The smaller "N-42" magnets I'm advocating for door catches aren't so strong or so brittle that they'll shatter.
Pamela S.
Peter,
Is that a spice rack on the wall next to your upper cabinet doors? Did you make that, too?
peterh
QUOTE (Pamela S. @ Jul 6 2008, 02:50 PM) *
Peter,
Is that a spice rack on the wall next to your upper cabinet doors? Did you make that, too?


Yes it is . . .

Click to view attachment

Here's the Topic I wrote about it and the spin-off Tall Tale.
CliveAlive

Thanks for the info on the magnets.

That's a great story too! l31.gif

If there was a "Stories" thread, that would be a great posting in it's own right!

peterh
I made this "drawer" front that's under the sink to be the front for a "tilt out" drawer-like-thingie that I'd add sometime down the road when I install counter tops and a new sink, but the more I thought about it, the less I liked the idea. So instead of fronting a tilt-out-drawer, it's one of the few non-functional purely trim pieces I've put in.

Click to view attachment

Pamela S.
Peter,
Thanks for the info and pix on the spice rack.
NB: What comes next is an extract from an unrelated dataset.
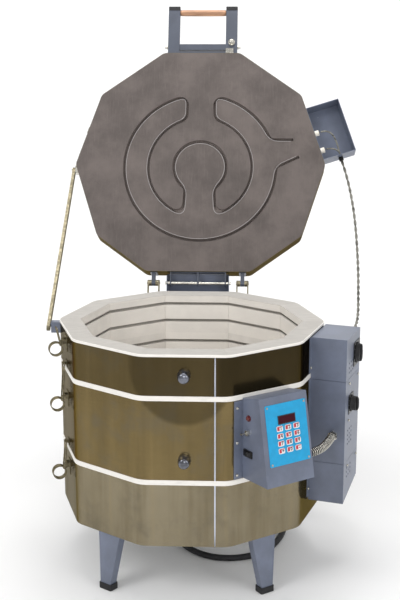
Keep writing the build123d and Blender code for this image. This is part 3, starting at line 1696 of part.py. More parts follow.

I think I'm going to have to make one for my husband, the gourmet cook at our place!
Roy in TO
QUOTE (peterh @ Jul 14 2008, 01:43 AM) *
I made this "drawer" front that's under the sink to be the front for a "tilt out" drawer-like-thingie


I was looking at it thinking about what a great spot to store those marshmallow, weenie skewers thingies that are always in the way. I'll have to look at mine and see if it can be done.

BTW I do like the 2nd version of your doors, the two wood widths make squares out of rectangle, esthetically pleasing.